SHORT EXERCISE:
Copy out all the entries word for word.

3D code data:

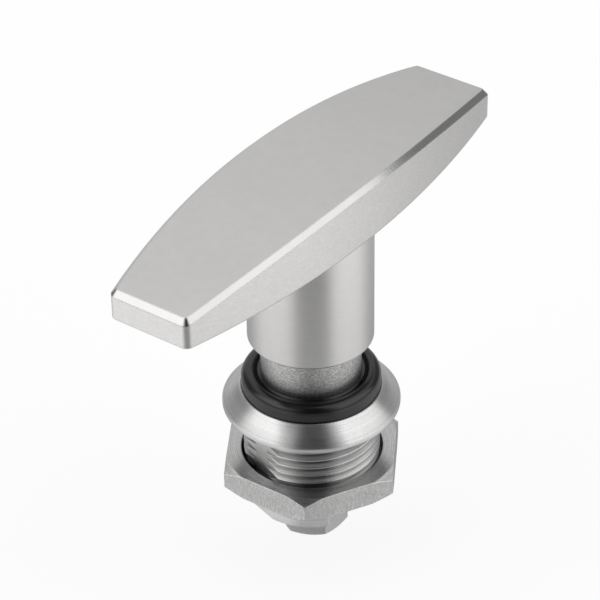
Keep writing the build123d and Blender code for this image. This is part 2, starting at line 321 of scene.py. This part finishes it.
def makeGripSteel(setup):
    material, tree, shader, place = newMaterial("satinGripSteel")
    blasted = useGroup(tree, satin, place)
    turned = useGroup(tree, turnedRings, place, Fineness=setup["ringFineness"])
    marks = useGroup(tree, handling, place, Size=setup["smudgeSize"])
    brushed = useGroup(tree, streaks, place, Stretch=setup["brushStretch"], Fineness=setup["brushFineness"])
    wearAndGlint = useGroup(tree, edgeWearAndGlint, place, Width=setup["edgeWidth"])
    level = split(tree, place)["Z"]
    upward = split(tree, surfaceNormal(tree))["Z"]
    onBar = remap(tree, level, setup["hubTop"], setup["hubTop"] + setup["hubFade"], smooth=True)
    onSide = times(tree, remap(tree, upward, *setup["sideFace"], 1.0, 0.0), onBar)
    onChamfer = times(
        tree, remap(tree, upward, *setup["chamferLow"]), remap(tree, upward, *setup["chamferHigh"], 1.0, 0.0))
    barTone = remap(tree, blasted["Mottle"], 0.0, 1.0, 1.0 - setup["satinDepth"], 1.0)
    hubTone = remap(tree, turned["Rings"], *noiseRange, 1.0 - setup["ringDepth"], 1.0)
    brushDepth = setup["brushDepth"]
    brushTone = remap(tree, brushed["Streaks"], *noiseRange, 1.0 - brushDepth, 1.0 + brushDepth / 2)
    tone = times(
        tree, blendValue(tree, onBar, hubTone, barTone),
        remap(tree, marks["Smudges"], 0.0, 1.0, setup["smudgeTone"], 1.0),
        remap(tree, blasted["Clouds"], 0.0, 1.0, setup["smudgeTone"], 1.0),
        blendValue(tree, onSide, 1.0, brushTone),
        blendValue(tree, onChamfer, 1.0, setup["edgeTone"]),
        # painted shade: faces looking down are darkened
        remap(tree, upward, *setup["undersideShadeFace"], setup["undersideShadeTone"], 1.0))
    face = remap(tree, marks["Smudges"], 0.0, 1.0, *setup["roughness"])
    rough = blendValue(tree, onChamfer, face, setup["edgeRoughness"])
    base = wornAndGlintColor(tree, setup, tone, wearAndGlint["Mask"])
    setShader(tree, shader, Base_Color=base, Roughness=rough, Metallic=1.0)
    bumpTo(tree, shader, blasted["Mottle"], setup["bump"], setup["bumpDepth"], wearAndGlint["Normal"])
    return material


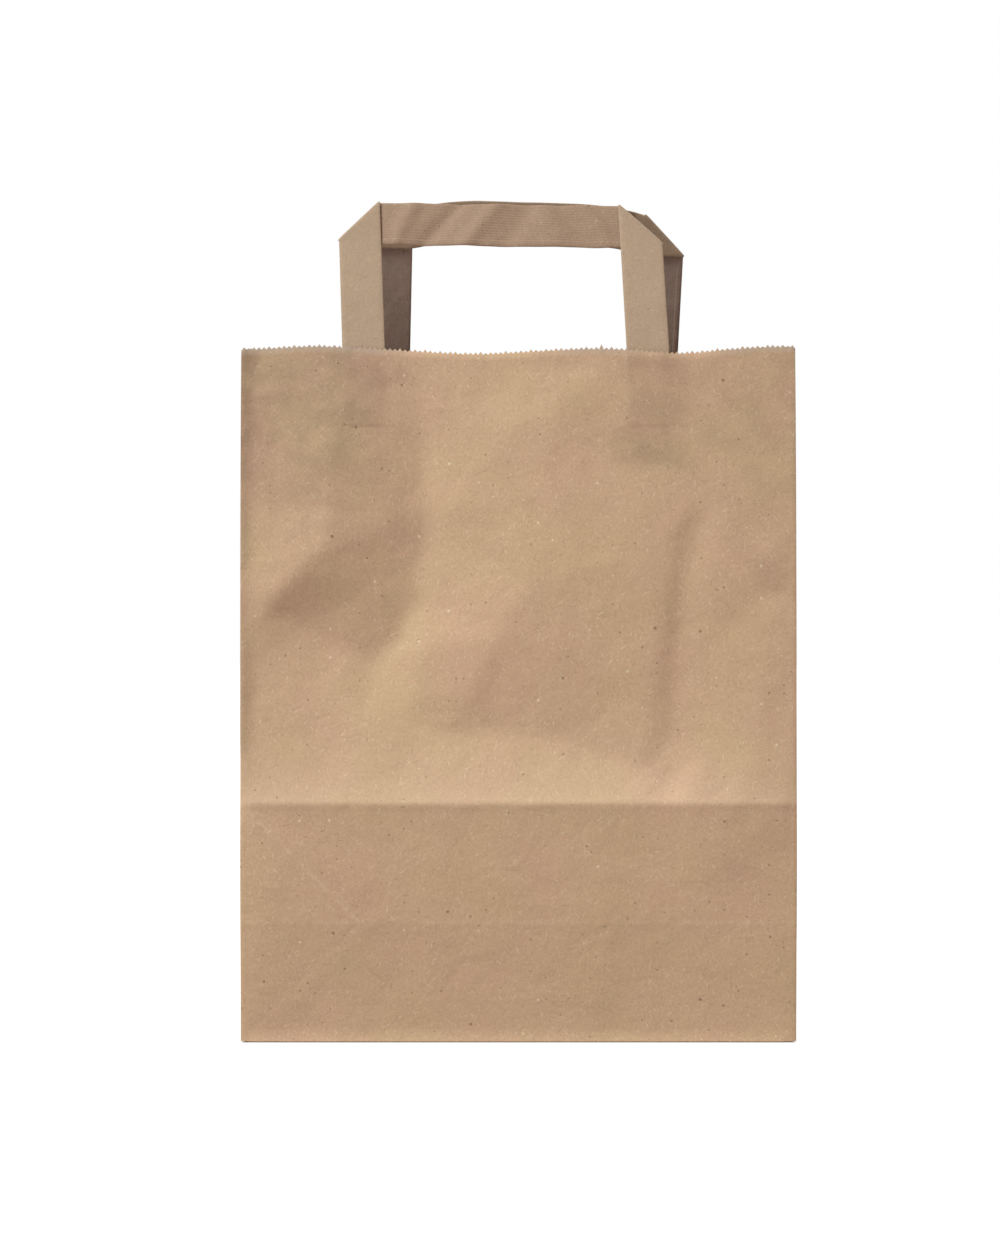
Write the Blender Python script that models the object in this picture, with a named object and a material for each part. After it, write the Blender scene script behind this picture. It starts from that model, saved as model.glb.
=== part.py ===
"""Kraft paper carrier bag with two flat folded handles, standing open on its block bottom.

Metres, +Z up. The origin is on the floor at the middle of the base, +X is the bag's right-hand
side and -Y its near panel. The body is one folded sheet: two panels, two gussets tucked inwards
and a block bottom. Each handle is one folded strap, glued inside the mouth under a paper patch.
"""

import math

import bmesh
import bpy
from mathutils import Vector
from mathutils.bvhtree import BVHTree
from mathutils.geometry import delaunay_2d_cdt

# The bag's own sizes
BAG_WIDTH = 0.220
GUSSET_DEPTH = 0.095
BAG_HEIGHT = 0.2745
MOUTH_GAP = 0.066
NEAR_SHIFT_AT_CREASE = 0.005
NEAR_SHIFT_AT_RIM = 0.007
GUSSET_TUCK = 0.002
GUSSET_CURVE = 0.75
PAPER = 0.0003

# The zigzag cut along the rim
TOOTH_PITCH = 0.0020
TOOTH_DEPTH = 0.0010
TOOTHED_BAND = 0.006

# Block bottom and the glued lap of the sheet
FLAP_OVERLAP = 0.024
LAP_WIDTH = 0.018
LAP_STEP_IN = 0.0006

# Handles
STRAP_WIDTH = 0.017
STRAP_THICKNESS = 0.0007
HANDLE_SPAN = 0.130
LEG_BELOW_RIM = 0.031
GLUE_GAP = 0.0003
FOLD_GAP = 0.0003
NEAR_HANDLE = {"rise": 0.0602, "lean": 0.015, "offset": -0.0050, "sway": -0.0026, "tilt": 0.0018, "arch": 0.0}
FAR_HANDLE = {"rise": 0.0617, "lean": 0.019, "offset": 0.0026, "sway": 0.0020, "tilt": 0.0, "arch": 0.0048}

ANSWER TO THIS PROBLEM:
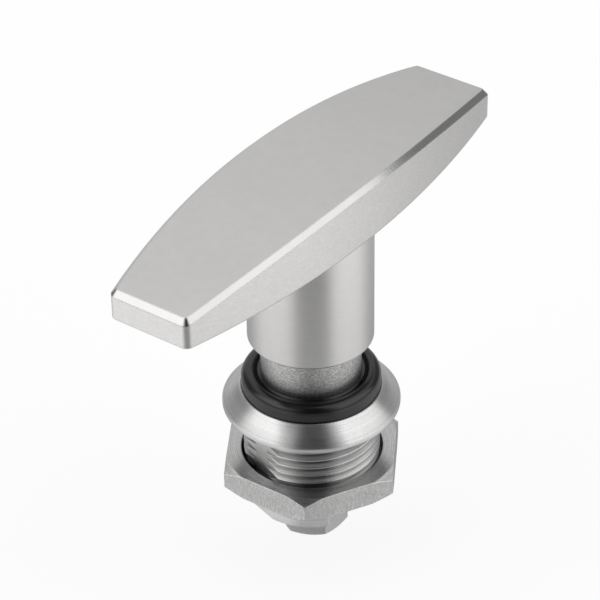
Keep writing the build123d and Blender code for this image. This is part 2, starting at line 321 of scene.py. This part finishes it.
def makeGripSteel(setup):
    material, tree, shader, place = newMaterial("satinGripSteel")
    blasted = useGroup(tree, satin, place)
    turned = useGroup(tree, turnedRings, place, Fineness=setup["ringFineness"])
    marks = useGroup(tree, handling, place, Size=setup["smudgeSize"])
    brushed = useGroup(tree, streaks, place, Stretch=setup["brushStretch"], Fineness=setup["brushFineness"])
    wearAndGlint = useGroup(tree, edgeWearAndGlint, place, Width=setup["edgeWidth"])
    level = split(tree, place)["Z"]
    upward = split(tree, surfaceNormal(tree))["Z"]
    onBar = remap(tree, level, setup["hubTop"], setup["hubTop"] + setup["hubFade"], smooth=True)
    onSide = times(tree, remap(tree, upward, *setup["sideFace"], 1.0, 0.0), onBar)
    onChamfer = times(
        tree, remap(tree, upward, *setup["chamferLow"]), remap(tree, upward, *setup["chamferHigh"], 1.0, 0.0))
    barTone = remap(tree, blasted["Mottle"], 0.0, 1.0, 1.0 - setup["satinDepth"], 1.0)
    hubTone = remap(tree, turned["Rings"], *noiseRange, 1.0 - setup["ringDepth"], 1.0)
    brushDepth = setup["brushDepth"]
    brushTone = remap(tree, brushed["Streaks"], *noiseRange, 1.0 - brushDepth, 1.0 + brushDepth / 2)
    tone = times(
        tree, blendValue(tree, onBar, hubTone, barTone),
        remap(tree, marks["Smudges"], 0.0, 1.0, setup["smudgeTone"], 1.0),
        remap(tree, blasted["Clouds"], 0.0, 1.0, setup["smudgeTone"], 1.0),
        blendValue(tree, onSide, 1.0, brushTone),
        blendValue(tree, onChamfer, 1.0, setup["edgeTone"]),
        # painted shade: faces looking down are darkened
        remap(tree, upward, *setup["undersideShadeFace"], setup["undersideShadeTone"], 1.0))
    face = remap(tree, marks["Smudges"], 0.0, 1.0, *setup["roughness"])
    rough = blendValue(tree, onChamfer, face, setup["edgeRoughness"])
    base = wornAndGlintColor(tree, setup, tone, wearAndGlint["Mask"])
    setShader(tree, shader, Base_Color=base, Roughness=rough, Metallic=1.0)
    bumpTo(tree, shader, blasted["Mottle"], setup["bump"], setup["bumpDepth"], wearAndGlint["Normal"])
    return material


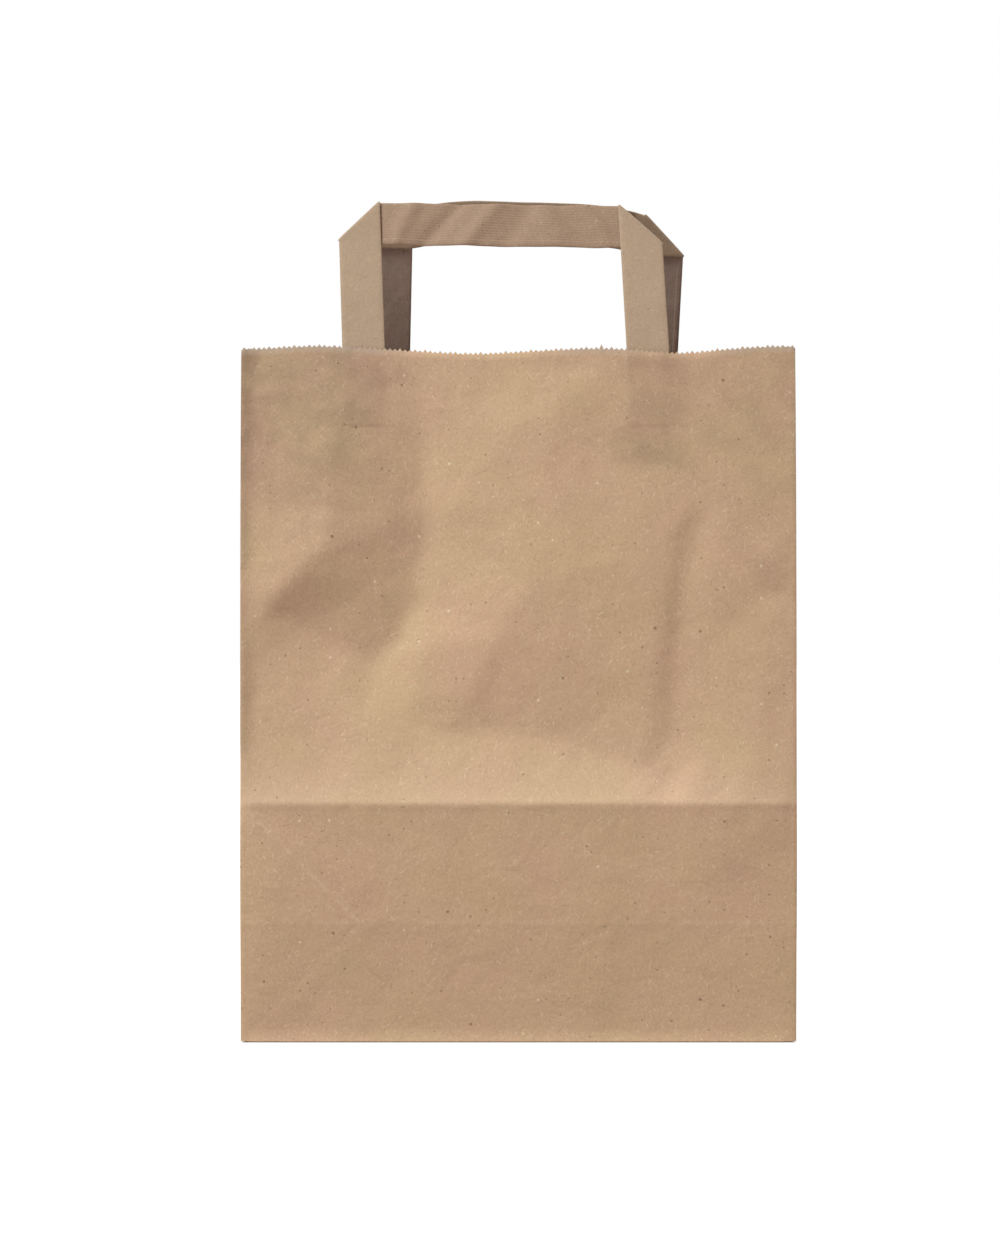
Write the Blender Python script that models the object in this picture, with a named object and a material for each part. After it, write the Blender scene script behind this picture. It starts from that model, saved as model.glb.
=== part.py ===
"""Kraft paper carrier bag with two flat folded handles, standing open on its block bottom.

Metres, +Z up. The origin is on the floor at the middle of the base, +X is the bag's right-hand
side and -Y its near panel. The body is one folded sheet: two panels, two gussets tucked inwards
and a block bottom. Each handle is one folded strap, glued inside the mouth under a paper patch.
"""

import math

import bmesh
import bpy
from mathutils import Vector
from mathutils.bvhtree import BVHTree
from mathutils.geometry import delaunay_2d_cdt

# The bag's own sizes
BAG_WIDTH = 0.220
GUSSET_DEPTH = 0.095
BAG_HEIGHT = 0.2745
MOUTH_GAP = 0.066
NEAR_SHIFT_AT_CREASE = 0.005
NEAR_SHIFT_AT_RIM = 0.007
GUSSET_TUCK = 0.002
GUSSET_CURVE = 0.75
PAPER = 0.0003

# The zigzag cut along the rim
TOOTH_PITCH = 0.0020
TOOTH_DEPTH = 0.0010
TOOTHED_BAND = 0.006

# Block bottom and the glued lap of the sheet
FLAP_OVERLAP = 0.024
LAP_WIDTH = 0.018
LAP_STEP_IN = 0.0006

# Handles
STRAP_WIDTH = 0.017
STRAP_THICKNESS = 0.0007
HANDLE_SPAN = 0.130
LEG_BELOW_RIM = 0.031
GLUE_GAP = 0.0003
FOLD_GAP = 0.0003
NEAR_HANDLE = {"rise": 0.0602, "lean": 0.015, "offset": -0.0050, "sway": -0.0026, "tilt": 0.0018, "arch": 0.0}
FAR_HANDLE = {"rise": 0.0617, "lean": 0.019, "offset": 0.0026, "sway": 0.0020, "tilt": 0.0, "arch": 0.0048}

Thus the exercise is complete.